Oscillation Explanation using S-parameters

[mdocampo1]

Im designing a microwave oscillator using an S2P file. Because of this linear model, I cannot do any nonlinear analysis, so I'm stucked with the S-parameter output.

How can I know if my oscillator is oscillating?

My adviser told me that if S11>1, my oscillator is now oscillating.

What is the reason behind this? Thanks

 

[RCinFLA]

It only means it has the ability to oscillate. Actual oscillation will depend on tank circuit losses.

 

[BigBoss]

This is Negative Resistance Principle Oscillation.When you look through input port of your oscillator, the real part must be negative because of positive feedback.
Tank circuit will always have an input impedance with positive real part because of losses and these two parts will cancel each other and reactive parts will be added algebratically and the circuit will have
RHS poles to oscillate.
But you should carefully read some books and papers about this principle to find the right oscillator topology.

 

[tony_lth]

In AWR or ADS, there are many examples on oscillators.

 

[darcyrandall2004]

Using the linear model, to determine if I have oscillations, I plot the closed loop input reflection coefficient S11 using a special terminator. I think it is called OSCPORT in the ADS liobraries. Plot S11 on a polar plot. If magnitude of S11 is greater than one and the phase = 0 then we have oscillations.

 

[biff44]

S11 magnitude >1 does not necessarily guarantee oscillation. For example, you can have an IMPATT diode that has S11>1 and it can make a very nice amplifier--no oscillations.

To oscillate, you have to have a resonator circuit attached the active device. The resonator has a loss (due to Q, and due to coupling to get some energy out of the output connector). If the loss is higher than the amount of reflection coefficient feedback, then the oscillations can not build up.

A good way to think of it is to convert your active device's S11 into an impedance. The impedance will have a real and imaginary part. The real part will be negative if S11 > 1. So if you a real part of say -20 ohms, and your load is <20 ohms real part, you have ONE condition of oscillation.

A 2nd condition of oscillation is that the feedback has to be positive. In terms of impedances once again, the imaginary part of your active device's impedance X, should be equal to but negative in sign to the resonators imaginary part of impedance -X. This is what determines exactly WHAT frequency the oscillator will oscillate at.

 

[jayce3390]

That's a very good explanation !
Thank you

 

[mdocampo1]

@biff44

yes sir i designed my oscillator using these conditions that you said.

The impedance from s11 of my active device has a negative real part. The real part of my resonator impedance is negative 1/3 of the input impedance of my active device, so it is positive. [1/3 rule of thumb]
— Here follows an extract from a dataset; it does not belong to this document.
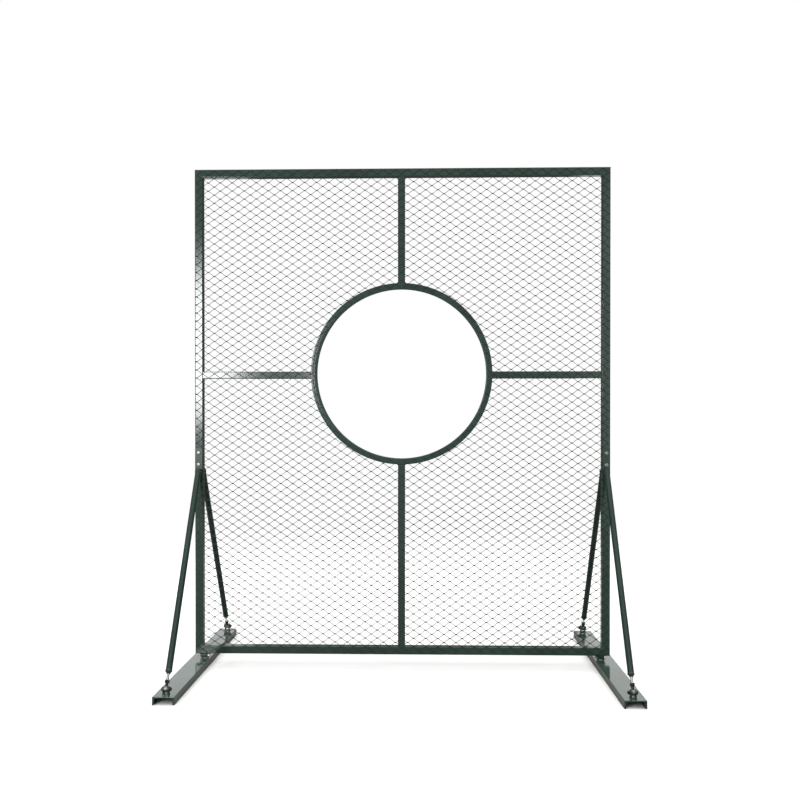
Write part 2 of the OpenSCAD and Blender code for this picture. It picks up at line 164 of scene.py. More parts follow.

The imaginary part of the input impedance of my active device is equal but opposite sign of the imaginary part of the resonator impedance.

I just wanted to know how can I know if there are oscillations at the output port by only looking at the s11 of the whole oscillator?

 

[Scrts]

The basic theory is like this (I will use T as greek capital gama as reflection coefficient), the signal, which has amplitude U_signal goes to its destination and reflects with amplitude U_signal*T_dest, then goes back to the source and reflects with the amplitude U_signal*T_dest*T_source and does the same as before. If the T_dest and T_source is >1, which means that amplitude every period gets U_signal*(T_dest*T_source)^n, this causes oscillation. So if You understood me correctly, U_dest=|S22|>1 and U_source=|S11|>1 in partial cases, when the unstable part of Smith chart includes the required termination center.